**Provided data**.
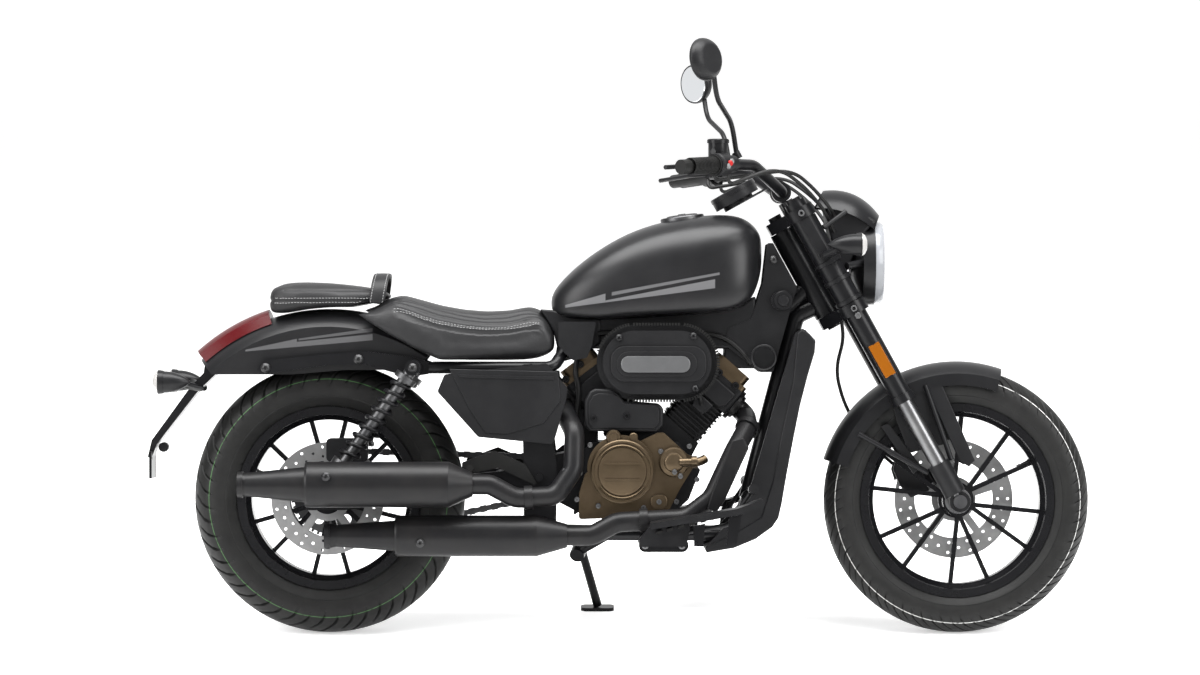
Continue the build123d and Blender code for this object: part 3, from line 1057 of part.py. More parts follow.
with BuildPart() as foot_levers:
    for side in (-1, 1):
        rod((786, side * (BOARD_IN - 13), 232), (786, side * (BOARD_IN + 10 - GAP), 232), 9)
        pipe([(788, side * (BOARD_IN - 7), 233), (886, side * (BOARD_IN - 7), 250), (938, side * (BOARD_IN - 7), 326)],
             [30], 5)
        rod((938, side * (BOARD_IN - 10), 326), (938, side * (BOARD_IN + 56), 330), 11)
finish(foot_levers, "foot_levers")

with BuildPart() as pillion_pegs:
    for side in (-1, 1):
        low, high = sorted((side * (PLATE_Y + PLATE_T + GAP), side * (PLATE_Y + PLATE_T + 12)))
        plate([(440, 380), (470, 330), (380, 372), (300, 356), (300, 384), (372, 410)], low, high, 4)
        rod((318, side * (PLATE_Y + PLATE_T + 6), 368), (318, side * (PLATE_Y + PLATE_T + 40), 372), 8)
finish(pillion_pegs, "pillion_pegs")

with BuildPart() as rear_caliper:
    with BuildSketch(Plane(origin=(0, REAR_DISC_Y, REAR_TYRE_R), x_dir=(1, 0, 0), z_dir=(0, -1, 0)).offset(-15)) as block:
        with Locations((44, 108)):
            RectangleRounded(92, 52, 10)
    extrude(block.sketch, amount=30)
    with BuildSketch(Plane(origin=REAR, x_dir=(1, 0, 0), z_dir=(0, -1, 0)).offset(-REAR_DISC_Y - 4)) as slot:
        Circle(125 + 3)
    extrude(slot.sketch, amount=8, mode=Mode.SUBTRACT)
    rod((40, REAR_DISC_Y - 10, REAR_TYRE_R + 92), (40, -ARM_Y + 4, REAR_TYRE_R + 60), 8)
finish(rear_caliper, "rear_caliper")

CHAIN_W = 14.0
CHAIN_H = 12.0
LINK_L = 14.0
LINKS = 20
HIDDEN_LINKS = 3
SPAN = Vector(FRONT_SPROCKET_X, 0, PIVOT_Z - REAR_TYRE_R)
TILT = (SPROCKET_R - FRONT_SPROCKET_R) / SPAN.length
CHAIN_RUNS = []
for up in (-1, 1):
    off = SPAN.normalized() * TILT + Vector(-SPAN.Z, 0, SPAN.X).normalized() * up * (1 - TILT**2) ** 0.5
    reach = CHAIN_GAP + CHAIN_H / 2
    CHAIN_RUNS.append((LINKS, Vector(0, CHAIN_Y, REAR_TYRE_R) + off * (SPROCKET_R + reach),
                       Vector(FRONT_SPROCKET_X, CHAIN_Y, PIVOT_Z) + off * (FRONT_SPROCKET_R + reach)))
with BuildPart() as drive_chain:
    with BuildSketch(Plane.XZ.offset(-CHAIN_Y - CHAIN_W / 2)) as loop:
        for grow, mode in ((CHAIN_H, Mode.ADD), (0, Mode.SUBTRACT)):
            make_hull(
                [Edge.make_circle(SPROCKET_R + CHAIN_GAP + grow, Plane((0, REAR_TYRE_R, 0))),
                 Edge.make_circle(FRONT_SPROCKET_R + CHAIN_GAP + grow, Plane((FRONT_SPROCKET_X, PIVOT_Z, 0)))],
                mode=mode,
            )
    extrude(loop.sketch, amount=CHAIN_W)
    for links, start, end in CHAIN_RUNS:
        for place in range(links - HIDDEN_LINKS):
            middle = start + (end - start) * ((place + 0.5) / links)
            with Locations(Plane(origin=middle, x_dir=end - start, z_dir=(0, 1, 0))):
                Box(LINK_L, CHAIN_H + 3, CHAIN_W + 3)
finish(drive_chain, "drive_chain")

# ======================================================================================
# Side stand
# ======================================================================================
GROUND = Plane(PARKED.inverse())
with BuildPart() as side_stand:
    shank = (STAND_FOOT - STAND_PIVOT).normalized()
    rod(STAND_PIVOT + shank * 8, STAND_FOOT + GROUND.z_dir * 12, STAND_LEG_R)
    rod(STAND_PIVOT - STAND_AXIS * STAND_EYE_HALF, STAND_PIVOT + STAND_AXIS * STAND_EYE_HALF, STAND_EYE_R)
    bore(STAND_PIVOT - STAND_AXIS * 30, STAND_PIVOT + STAND_AXIS * 30, STAND_BOLT_R + RUNNING_FIT)
    with BuildSketch(Plane(origin=STAND_FOOT, x_dir=(1, 0, 0), z_dir=GROUND.z_dir)) as pad:
        RectangleRounded(76, 44, 14)
    extrude(pad.sketch, amount=8)
finish(side_stand, "side_stand")
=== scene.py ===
# %% [markdown]
# # A cruiser motorcycle, dressed
# The machine's hard shapes come ready from the CAD model. This lesson puts the rest on them: tread, padded
# seats, fins, bolts, lamps and cables, and a finish for every surface. Everything is in metres.

# %% The frame
import json
import math

import bpy
from mathutils import Matrix, Vector

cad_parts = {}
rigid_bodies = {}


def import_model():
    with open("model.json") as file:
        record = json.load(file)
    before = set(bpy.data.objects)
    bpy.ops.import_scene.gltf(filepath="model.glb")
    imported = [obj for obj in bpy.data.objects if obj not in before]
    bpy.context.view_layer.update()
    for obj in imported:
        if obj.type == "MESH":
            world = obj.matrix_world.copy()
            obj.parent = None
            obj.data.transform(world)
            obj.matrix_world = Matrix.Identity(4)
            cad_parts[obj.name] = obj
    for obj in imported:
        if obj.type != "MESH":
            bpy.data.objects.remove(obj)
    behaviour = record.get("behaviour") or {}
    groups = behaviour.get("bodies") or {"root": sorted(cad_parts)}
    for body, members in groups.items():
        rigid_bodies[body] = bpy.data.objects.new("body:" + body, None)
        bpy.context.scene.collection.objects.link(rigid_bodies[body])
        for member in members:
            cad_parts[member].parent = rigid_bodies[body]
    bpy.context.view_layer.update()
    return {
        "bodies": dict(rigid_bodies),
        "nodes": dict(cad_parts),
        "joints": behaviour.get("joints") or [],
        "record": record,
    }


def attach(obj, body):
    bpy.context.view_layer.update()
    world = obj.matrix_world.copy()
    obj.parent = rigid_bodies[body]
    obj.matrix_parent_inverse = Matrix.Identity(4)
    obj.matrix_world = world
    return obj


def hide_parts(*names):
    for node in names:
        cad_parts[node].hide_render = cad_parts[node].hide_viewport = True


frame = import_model()
NODES = frame["nodes"]
print("nodes in the frame:", len(NODES))

# %% [markdown]
# ## Working upright on a machine that leans
# A motorcycle is drawn upright, but it parks on its side stand, leaned to its left. Each piece is therefore
# modelled upright, x ahead of the rear axle, y to the rider's left and z up, and its mesh is leaned at the
# end. Lengths are written in millimetres, as on a workshop drawing, and `mm` turns them into metres.

# %% Two frames and how to go from one to the other
LEAN = math.radians(8)
RAKE = math.radians(28.9)
CENTRE_X, CONTACT_Y, CONTACT_DROP = 0.647, -0.17438, 0.00082
PARKED = Matrix.Translation((-CENTRE_X, CONTACT_Y, CONTACT_DROP)) @ Matrix.Rotation(-LEAN, 4, "X")
FRONT_AXLE = Vector((1.400, 0, 0.296))
REAR_AXLE = Vector((0, 0, 0.302))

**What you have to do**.
Starting at the line that contains "rod(STAND_PIVOT + shank", repeat each line exactly, and stop after the line that contains "record = json.load(file)".

**Output of the exercise**.
    rod(STAND_PIVOT + shank * 8, STAND_FOOT + GROUND.z_dir * 12, STAND_LEG_R)
    rod(STAND_PIVOT - STAND_AXIS * STAND_EYE_HALF, STAND_PIVOT + STAND_AXIS * STAND_EYE_HALF, STAND_EYE_R)
    bore(STAND_PIVOT - STAND_AXIS * 30, STAND_PIVOT + STAND_AXIS * 30, STAND_BOLT_R + RUNNING_FIT)
    with BuildSketch(Plane(origin=STAND_FOOT, x_dir=(1, 0, 0), z_dir=GROUND.z_dir)) as pad:
        RectangleRounded(76, 44, 14)
    extrude(pad.sketch, amount=8)
finish(side_stand, "side_stand")
=== scene.py ===
# %% [markdown]
# # A cruiser motorcycle, dressed
# The machine's hard shapes come ready from the CAD model. This lesson puts the rest on them: tread, padded
# seats, fins, bolts, lamps and cables, and a finish for every surface. Everything is in metres.

# %% The frame
import json
import math

import bpy
from mathutils import Matrix, Vector

cad_parts = {}
rigid_bodies = {}


def import_model():
    with open("model.json") as file:
        record = json.load(file)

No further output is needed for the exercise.